--- Begin Source excerpt ---

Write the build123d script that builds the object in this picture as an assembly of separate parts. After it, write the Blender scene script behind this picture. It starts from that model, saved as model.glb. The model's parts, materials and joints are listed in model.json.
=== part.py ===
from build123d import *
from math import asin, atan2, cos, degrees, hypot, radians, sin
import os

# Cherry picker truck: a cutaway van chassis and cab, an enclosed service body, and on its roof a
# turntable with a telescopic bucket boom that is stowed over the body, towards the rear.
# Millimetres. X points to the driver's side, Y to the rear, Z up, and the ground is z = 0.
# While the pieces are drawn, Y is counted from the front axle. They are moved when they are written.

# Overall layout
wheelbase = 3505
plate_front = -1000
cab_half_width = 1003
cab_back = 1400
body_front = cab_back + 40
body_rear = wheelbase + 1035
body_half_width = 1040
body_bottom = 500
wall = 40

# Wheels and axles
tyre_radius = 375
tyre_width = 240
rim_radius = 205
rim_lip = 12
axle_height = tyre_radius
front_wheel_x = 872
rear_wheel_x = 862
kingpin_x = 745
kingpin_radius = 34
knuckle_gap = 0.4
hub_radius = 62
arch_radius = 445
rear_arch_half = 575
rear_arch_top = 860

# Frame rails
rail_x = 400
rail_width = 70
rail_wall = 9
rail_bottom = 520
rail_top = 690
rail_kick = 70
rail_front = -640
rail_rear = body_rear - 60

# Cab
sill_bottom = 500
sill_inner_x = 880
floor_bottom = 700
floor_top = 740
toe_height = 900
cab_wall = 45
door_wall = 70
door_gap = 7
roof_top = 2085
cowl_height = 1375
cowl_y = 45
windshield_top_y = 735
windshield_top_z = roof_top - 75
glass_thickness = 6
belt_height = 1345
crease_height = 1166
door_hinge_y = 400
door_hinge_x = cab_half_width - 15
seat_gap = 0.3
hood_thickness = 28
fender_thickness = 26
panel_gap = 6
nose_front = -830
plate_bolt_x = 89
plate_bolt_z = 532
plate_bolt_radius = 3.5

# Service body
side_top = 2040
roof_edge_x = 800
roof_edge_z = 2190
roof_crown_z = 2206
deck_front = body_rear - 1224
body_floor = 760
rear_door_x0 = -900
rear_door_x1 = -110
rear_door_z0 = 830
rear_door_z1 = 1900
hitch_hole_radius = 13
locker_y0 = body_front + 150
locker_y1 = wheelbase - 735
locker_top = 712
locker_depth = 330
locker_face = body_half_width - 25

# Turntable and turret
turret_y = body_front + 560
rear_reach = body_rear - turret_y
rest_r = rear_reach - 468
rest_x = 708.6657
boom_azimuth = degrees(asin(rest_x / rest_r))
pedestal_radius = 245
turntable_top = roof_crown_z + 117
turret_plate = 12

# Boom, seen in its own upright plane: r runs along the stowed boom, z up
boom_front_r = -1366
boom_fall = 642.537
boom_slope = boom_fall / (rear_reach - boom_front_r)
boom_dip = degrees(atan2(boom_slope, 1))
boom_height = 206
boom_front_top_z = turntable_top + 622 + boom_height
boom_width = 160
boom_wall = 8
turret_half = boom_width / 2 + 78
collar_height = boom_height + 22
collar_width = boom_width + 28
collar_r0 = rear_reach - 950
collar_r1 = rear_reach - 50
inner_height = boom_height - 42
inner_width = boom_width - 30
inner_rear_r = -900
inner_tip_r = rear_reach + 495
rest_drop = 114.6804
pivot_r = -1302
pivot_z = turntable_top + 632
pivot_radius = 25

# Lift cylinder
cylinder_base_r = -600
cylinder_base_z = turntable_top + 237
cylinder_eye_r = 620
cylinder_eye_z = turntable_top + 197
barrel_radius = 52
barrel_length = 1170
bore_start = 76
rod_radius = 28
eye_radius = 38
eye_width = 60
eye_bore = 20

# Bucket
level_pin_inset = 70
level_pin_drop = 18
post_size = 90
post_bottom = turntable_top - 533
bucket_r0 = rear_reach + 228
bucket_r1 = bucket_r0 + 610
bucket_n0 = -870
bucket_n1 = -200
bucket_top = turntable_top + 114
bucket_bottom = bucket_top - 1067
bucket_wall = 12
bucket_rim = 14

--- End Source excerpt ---

- Instructions for the task
Return only the lines spanning from the first line of the material through the line with "# While the", copied exactly, both ends kept.

- Task response
Write the build123d script that builds the object in this picture as an assembly of separate parts. After it, write the Blender scene script behind this picture. It starts from that model, saved as model.glb. The model's parts, materials and joints are listed in model.json.
=== part.py ===
from build123d import *
from math import asin, atan2, cos, degrees, hypot, radians, sin
import os

# Cherry picker truck: a cutaway van chassis and cab, an enclosed service body, and on its roof a
# turntable with a telescopic bucket boom that is stowed over the body, towards the rear.
# Millimetres. X points to the driver's side, Y to the rear, Z up, and the ground is z = 0.
# While the pieces are drawn, Y is counted from the front axle. They are moved when they are written.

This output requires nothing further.